Opinion by
This case has been heretofore in this court and on its return was referred to the commissioner for settlement and his report is now the subject of attack. The amount of the notes as we find reported in the settlement are given the amount of each note in the aggregate without saying how much interest was collected or when the notes were due. Amount received on the Ragland note is fixed at $1,470; on the Roberts note at $2,024.43. The presumption must be indulged that interest was charged to the personal representative on these notes and whether collected within two years after their qualification or on the day of settlement does not appear but if. they have accounted for the interest on the notes as collected from the debtor they can not be made to pay double interest by being compelled to pay interest on appellant’s share. The exception is, that they should account for interest on the share of the widow. There is nothing in the report or record to show that they have failed to *247account for the interest. Besides this whole estate was thrown into confusion and the settlement delayed by the contract between the widow and the heirs. Large sums of money were expended in that litigation by the administrators under the belief that it was their duty to enforce its terms.
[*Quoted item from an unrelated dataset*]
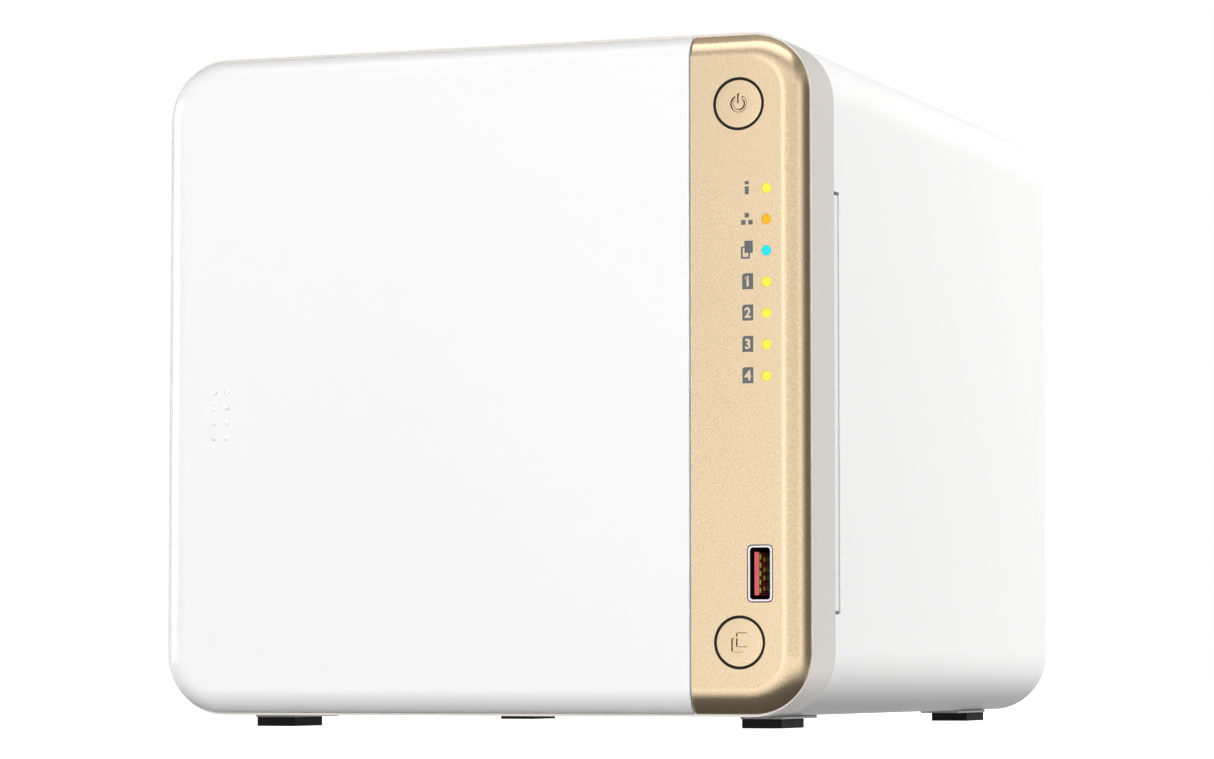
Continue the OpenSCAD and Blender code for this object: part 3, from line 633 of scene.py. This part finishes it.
# %% [markdown]
# ## The front panels
#
# The white cover and the gold strip are one continuous shape parted by a seam, so both start as
# the same block. Its outline has wide corners, and its front edge is a shallow arc: it leaves
# the face gently and meets the band at a steep angle. The arc is built by insetting the front
# face again and again, a little forward and a little inward each time.

# %% Build the block that both panels are cut from
CORNER_R = 14.6 * MM
EDGE_IN = 6.4 * MM
EDGE_LAND = 0.3 * MM
CORNER_STEPS = 20
EDGE_STEPS = 14


def front_block():
    bm = bmesh.new()
    add_block(bm, (FACE_LOW.x, BAND_Y - EDGE_LAND, FACE_LOW.z), FACE_HIGH)
    round_over(bm, edges_along(bm, 1), CORNER_R, CORNER_STEPS)
    depth = BAND_Y - FRONT_Y - EDGE_LAND
    arc_r = (EDGE_IN ** 2 + depth ** 2) / (2 * depth)
    last = math.asin(EDGE_IN / arc_r)
    for step in range(EDGE_STEPS, 0, -1):
        outer = last * step / EDGE_STEPS
        inner = last * (step - 1) / EDGE_STEPS
        face = min(bm.faces, key=lambda f: (f.calc_center_median().y, -f.calc_area()))
        bmesh.ops.inset_region(bm, faces=[face], thickness=arc_r * (math.sin(outer) - math.sin(inner)),
                               depth=arc_r * (math.cos(inner) - math.cos(outer)),
                               use_even_offset=True, use_boundary=True)
    return bm


def part_at(bm, x, keep):
    """Keeps the side of the block that lies to keep's side of x, and closes the cut."""
    everything = bm.verts[:] + bm.edges[:] + bm.faces[:]
    cut = bmesh.ops.bisect_plane(bm, geom=everything, dist=0.0001 * MM, plane_co=(x, 0, 0),
                                 plane_no=(-keep, 0, 0), clear_outer=True)["geom_cut"]
    rim = [item for item in cut if isinstance(item, bmesh.types.BMEdge)]
    bmesh.ops.edgeloop_fill(bm, edges=rim)
    return rim


def hollow(bm, skin, side):
    """Pushes the back face inwards, which leaves a shell with a rim round it."""
    back = max(bm.faces, key=lambda f: (f.calc_center_median().y, f.calc_area()))
    bmesh.ops.inset_region(bm, faces=[back], thickness=side, depth=0, use_even_offset=True,
                           use_boundary=True)
    pushed = bmesh.ops.extrude_face_region(bm, geom=[back])["geom"]
    bmesh.ops.delete(bm, geom=[back], context="FACES_ONLY")
    moved = [item for item in pushed if isinstance(item, bmesh.types.BMVert)]
    bmesh.ops.translate(bm, vec=(0, -(BAND_Y - FRONT_Y - skin), 0), verts=moved)


trial = front_block()
print("front block has", len(trial.faces), "faces and starts at y",
      round(min(v.co.y for v in trial.verts) - FRONT_Y, 6))
trial.free()

# %% [markdown]
# The cover: the block left of the seam, with a slightly rounded seam edge and a hollow back.
# Eight small raised dots at its left edge give the fingers a grip. They are turned one by one
# and sink half a millimetre into the cover, so its large face stays one clean polygon.

# %% Build the front cover
SEAM_ROUND = 0.3 * MM
GRIP_X = (-70.85 * MM, -67.4 * MM)
GRIP_TOP = MID_Z - 1.95 * MM
GRIP_PITCH = 3.8 * MM
GRIP_R = 0.75 * MM

cover = front_block()
seam_edges = part_at(cover, cover_high.x, keep=-1)
round_over(cover, seam_edges, SEAM_ROUND, 3)
hollow(cover, skin=2.2 * MM, side=2.4 * MM)
bmesh.ops.recalc_face_normals(cover, faces=cover.faces)
front_cover = stand_for("front_cover_skin", cover, "front_cover", angle=40)

grips = bmesh.new()
grip_proud = FRONT_Y - cover_low.y
GRIP_ROOT = 0.5 * MM
GRIP_DOME = [(0, 1), (0.35, 0.95), (0.7, 0.7), (0.92, 0.35), (1, 0)]
dome = [(GRIP_R * across, grip_proud * up) for across, up in GRIP_DOME]
for x in GRIP_X:
    for row in range(4):
        turned(grips, dome + [(GRIP_R, -GRIP_ROOT), (0, -GRIP_ROOT)],
               (x, FRONT_Y, GRIP_TOP - row * GRIP_PITCH), steps=24)
stand_for("cover_grips", grips, "front_cover", angle=50)
print("cover has", len(front_cover.data.polygons), "faces")

# %% [markdown]
# The gold strip is the other side of the same block, with holes for two button rings, seven lamps and the
# socket. The holes come from the measured rings, lamps and socket, a little larger, so that a thin shadow
# line shows round each. A grey bar set back in the seam is painted shade: it stands for the soft shade that a
# narrow open gap shows.

# %% Build the control strip
def middle(node):
    low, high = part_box(node)
    return (low + high) / 2


def half_size(node):
    low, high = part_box(node)
    return (high - low) / 2


LAMP_NODES = ["status_lamp", "network_lamp", "copy_lamp"]
LAMP_X = middle("status_lamp").x
LAMP_TOP = middle("status_lamp").z
LAMP_PITCH = (LAMP_TOP - middle("copy_lamp").z) / 2
LAMP_HEIGHTS = [LAMP_TOP - k * LAMP_PITCH for k in range(7)]
LAMP_R = 1.2 * MM
RINGS = {"power": middle("power_button_ring"), "copy": middle("copy_button_ring")}
RING_R = half_size("power_button_ring").x
USB_MIDDLE = middle("front_usb_shell")
USB_HALF = half_size("front_usb_shell")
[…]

Their claims for money expended were all disallowed and properly, but still there are equitable features connected with the 'case that entitle the claim of the personal representatives to some consideration by the chancellor. The widow has received her distributable share except an interest in some uncollected debts, all of which will be hereafter distributed by the court below. The value of her dower has been paid her as well as the value of the exempted property. And this was the full value or the equivalent of the consideration passing from her. The report is as near the equity of the case as can be reached for both parties.
John W. Galloway, for appellant.
Wright & McElroy, for appellees.
The judgment is affirmed on both the original and cross appeals.